Authors: Linda M.Ippolito and Nancy J. Adler
Publication: Journal of Business Research, Forthcoming
Music- and art-based interventions in organizations have become more common, yet to date little research-based evidence has existed to support the claims of efficacy of such approaches. This article presents a mixed methods research study that explored the effects of introducing a music-based metaphor and pedagogical approach to teaching, learning, and resolving conflict. The study provides insights into whether and how the musical ensemble metaphor might assist in shifting adversarial, combative, and competitive approaches toward more collaborative, settlement-oriented mindsets and outcomes. In addition, the study offers an understanding of whether and how music-infused pedagogy might assist in developing enhanced skills and practice behaviors that would lead to more desirable outcomes.

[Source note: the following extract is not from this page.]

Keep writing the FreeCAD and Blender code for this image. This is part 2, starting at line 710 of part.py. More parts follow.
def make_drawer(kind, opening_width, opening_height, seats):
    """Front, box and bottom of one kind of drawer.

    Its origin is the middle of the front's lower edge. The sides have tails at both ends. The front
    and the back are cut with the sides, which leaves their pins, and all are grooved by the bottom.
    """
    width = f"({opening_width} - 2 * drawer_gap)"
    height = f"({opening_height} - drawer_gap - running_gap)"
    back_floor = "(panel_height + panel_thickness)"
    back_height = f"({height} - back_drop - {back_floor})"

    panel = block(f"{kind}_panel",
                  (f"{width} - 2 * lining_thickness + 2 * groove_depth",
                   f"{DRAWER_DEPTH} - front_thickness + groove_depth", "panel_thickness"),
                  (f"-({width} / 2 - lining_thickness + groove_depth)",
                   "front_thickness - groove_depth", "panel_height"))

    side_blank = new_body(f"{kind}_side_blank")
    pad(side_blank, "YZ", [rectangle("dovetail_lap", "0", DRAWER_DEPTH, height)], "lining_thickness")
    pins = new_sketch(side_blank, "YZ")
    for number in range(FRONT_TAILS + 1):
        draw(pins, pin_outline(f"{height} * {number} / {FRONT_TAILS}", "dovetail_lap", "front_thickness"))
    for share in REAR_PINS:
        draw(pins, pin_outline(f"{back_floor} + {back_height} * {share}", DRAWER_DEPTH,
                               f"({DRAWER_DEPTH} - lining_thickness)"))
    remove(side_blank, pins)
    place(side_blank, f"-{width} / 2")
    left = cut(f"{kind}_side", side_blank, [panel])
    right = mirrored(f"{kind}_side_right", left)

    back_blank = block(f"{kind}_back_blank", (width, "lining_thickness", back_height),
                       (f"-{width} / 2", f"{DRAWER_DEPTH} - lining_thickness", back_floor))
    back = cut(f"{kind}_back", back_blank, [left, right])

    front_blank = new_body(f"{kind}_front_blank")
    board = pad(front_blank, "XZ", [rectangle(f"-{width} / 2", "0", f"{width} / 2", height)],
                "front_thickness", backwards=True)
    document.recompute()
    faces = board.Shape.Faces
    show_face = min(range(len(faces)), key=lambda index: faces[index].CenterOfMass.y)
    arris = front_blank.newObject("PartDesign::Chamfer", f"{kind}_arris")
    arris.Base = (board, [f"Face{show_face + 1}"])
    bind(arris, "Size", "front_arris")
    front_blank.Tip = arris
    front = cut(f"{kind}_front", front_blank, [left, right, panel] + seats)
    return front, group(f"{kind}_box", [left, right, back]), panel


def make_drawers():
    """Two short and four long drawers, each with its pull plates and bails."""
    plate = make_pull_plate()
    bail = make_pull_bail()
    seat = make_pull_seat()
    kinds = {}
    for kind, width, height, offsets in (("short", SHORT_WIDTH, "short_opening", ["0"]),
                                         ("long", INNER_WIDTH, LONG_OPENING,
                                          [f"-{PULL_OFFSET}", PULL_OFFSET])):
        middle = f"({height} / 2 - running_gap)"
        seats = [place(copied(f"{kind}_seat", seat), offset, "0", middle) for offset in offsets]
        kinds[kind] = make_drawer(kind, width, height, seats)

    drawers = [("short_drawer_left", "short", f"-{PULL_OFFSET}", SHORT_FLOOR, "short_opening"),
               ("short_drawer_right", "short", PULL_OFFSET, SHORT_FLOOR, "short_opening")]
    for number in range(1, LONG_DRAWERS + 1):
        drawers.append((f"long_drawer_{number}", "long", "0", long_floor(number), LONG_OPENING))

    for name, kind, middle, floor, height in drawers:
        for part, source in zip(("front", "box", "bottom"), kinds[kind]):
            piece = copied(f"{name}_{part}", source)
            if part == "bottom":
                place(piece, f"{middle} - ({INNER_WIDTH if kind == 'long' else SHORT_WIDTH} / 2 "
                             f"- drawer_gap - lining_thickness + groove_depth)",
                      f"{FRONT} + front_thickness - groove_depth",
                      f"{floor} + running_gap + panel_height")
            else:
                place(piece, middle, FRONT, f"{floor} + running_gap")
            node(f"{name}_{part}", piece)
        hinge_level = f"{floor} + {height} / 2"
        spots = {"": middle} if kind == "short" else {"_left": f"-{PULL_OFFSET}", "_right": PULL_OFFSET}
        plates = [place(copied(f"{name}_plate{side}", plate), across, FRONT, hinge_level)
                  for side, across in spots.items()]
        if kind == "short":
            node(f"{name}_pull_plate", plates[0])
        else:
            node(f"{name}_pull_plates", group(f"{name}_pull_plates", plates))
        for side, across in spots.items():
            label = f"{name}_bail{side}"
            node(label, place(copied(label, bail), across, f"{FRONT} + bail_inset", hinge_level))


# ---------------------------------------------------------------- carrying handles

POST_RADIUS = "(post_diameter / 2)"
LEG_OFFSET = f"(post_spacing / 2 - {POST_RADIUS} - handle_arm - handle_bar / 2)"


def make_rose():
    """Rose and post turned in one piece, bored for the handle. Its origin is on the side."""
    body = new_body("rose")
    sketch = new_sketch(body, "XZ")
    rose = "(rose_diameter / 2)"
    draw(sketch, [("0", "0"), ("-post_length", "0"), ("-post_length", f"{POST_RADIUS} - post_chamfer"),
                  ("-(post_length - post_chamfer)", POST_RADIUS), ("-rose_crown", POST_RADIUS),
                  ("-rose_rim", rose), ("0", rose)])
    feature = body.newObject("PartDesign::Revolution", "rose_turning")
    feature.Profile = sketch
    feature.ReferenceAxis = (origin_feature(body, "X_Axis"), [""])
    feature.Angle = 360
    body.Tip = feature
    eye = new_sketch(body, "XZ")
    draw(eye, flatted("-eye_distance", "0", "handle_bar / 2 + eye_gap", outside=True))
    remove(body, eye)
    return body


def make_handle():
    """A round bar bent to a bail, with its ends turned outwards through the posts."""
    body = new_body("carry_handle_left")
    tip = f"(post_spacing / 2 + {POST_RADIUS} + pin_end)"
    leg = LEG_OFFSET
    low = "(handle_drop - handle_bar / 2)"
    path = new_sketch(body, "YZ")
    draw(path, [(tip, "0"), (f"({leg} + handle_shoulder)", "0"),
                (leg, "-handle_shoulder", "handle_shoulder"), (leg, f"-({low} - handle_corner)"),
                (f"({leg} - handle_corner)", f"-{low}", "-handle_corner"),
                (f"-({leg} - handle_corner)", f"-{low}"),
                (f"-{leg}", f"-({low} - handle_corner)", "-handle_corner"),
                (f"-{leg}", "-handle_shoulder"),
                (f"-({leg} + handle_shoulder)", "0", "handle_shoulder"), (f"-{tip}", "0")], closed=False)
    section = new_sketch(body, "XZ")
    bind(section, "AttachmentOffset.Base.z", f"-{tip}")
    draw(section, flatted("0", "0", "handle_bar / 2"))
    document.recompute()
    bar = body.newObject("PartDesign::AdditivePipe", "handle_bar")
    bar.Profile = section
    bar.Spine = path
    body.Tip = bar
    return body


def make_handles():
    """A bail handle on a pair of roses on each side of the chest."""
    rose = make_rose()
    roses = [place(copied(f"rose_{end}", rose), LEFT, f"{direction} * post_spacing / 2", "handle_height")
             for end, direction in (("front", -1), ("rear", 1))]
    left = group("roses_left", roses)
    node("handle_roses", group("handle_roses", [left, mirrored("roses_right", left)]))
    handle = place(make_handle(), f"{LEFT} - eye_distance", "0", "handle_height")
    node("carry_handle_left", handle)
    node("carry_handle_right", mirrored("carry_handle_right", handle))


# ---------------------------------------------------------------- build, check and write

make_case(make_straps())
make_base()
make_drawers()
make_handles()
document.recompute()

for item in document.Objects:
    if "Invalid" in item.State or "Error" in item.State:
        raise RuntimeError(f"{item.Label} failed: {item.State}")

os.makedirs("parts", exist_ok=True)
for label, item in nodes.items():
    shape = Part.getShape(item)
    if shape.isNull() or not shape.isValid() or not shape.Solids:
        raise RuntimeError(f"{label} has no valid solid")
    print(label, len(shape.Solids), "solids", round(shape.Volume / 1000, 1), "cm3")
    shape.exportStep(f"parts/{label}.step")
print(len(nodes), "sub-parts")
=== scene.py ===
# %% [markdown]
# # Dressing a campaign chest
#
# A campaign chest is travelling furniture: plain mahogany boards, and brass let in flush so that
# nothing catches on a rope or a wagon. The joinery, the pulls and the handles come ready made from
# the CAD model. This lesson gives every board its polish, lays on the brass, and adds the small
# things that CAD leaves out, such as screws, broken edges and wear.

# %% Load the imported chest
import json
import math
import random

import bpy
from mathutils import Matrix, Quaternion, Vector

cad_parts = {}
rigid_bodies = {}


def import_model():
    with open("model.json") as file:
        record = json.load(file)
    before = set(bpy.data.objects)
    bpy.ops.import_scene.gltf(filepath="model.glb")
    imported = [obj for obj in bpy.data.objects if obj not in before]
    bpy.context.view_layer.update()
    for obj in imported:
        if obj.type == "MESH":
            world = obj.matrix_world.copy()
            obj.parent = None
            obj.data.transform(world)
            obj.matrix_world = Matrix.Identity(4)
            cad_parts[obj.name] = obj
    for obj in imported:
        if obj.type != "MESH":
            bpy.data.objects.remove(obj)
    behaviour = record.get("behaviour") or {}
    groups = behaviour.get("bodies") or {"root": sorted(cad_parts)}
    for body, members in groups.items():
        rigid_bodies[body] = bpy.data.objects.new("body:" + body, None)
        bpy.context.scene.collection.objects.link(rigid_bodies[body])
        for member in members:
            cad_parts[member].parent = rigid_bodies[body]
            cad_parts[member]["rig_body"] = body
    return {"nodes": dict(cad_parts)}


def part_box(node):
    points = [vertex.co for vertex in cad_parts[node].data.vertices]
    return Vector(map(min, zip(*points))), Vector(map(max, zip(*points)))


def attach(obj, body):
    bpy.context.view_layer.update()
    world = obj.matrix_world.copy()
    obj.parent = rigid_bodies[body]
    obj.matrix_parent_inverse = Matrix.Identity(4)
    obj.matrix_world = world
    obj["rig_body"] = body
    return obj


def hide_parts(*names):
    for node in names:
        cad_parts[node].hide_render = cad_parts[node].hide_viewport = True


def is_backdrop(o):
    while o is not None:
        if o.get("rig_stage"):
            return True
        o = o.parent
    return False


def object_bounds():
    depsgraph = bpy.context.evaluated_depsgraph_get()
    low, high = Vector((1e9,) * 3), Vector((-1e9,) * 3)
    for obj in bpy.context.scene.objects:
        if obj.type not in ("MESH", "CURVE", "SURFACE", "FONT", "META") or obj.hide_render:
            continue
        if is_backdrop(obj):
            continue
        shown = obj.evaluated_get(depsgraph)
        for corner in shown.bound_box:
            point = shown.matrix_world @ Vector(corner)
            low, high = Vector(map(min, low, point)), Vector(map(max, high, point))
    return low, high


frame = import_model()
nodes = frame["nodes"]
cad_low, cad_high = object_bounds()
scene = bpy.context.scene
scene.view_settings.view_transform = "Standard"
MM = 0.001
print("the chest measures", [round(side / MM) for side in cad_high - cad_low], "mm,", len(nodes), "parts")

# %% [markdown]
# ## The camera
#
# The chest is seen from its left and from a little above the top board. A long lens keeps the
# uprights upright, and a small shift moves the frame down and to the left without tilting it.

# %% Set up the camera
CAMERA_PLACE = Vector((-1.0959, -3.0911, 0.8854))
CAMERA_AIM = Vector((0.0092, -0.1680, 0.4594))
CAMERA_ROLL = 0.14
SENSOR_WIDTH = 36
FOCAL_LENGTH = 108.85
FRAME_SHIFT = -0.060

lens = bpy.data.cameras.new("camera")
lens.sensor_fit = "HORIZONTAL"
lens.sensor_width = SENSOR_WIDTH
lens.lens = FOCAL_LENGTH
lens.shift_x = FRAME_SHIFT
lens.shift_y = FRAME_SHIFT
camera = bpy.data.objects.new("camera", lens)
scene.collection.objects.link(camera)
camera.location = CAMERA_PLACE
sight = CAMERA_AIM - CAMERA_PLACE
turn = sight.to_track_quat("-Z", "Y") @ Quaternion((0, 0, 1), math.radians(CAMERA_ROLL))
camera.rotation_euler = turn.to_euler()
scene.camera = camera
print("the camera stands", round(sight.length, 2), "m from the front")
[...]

Results from this initial study suggest that non-musicians in non-musical contexts are able to learn from musical metaphors and concepts related to ensemble music-making and that such cognitive, affective, and behavioral learning translates into changed and more effective behavior in practice. In simulated scenarios, study participants who were introduced to the musical metaphor and other music-based learning outperformed colleagues who were not exposed to similar music-based learning. Engagement with music appears to reconnect people to their creative potential and thus to lead them to see the value of employing creative thinking in professional settings that traditionally over-emphasize analytical and critical thinking. Such music-based collaborative approaches appear to have the potential to shift traditional norms and behaviors.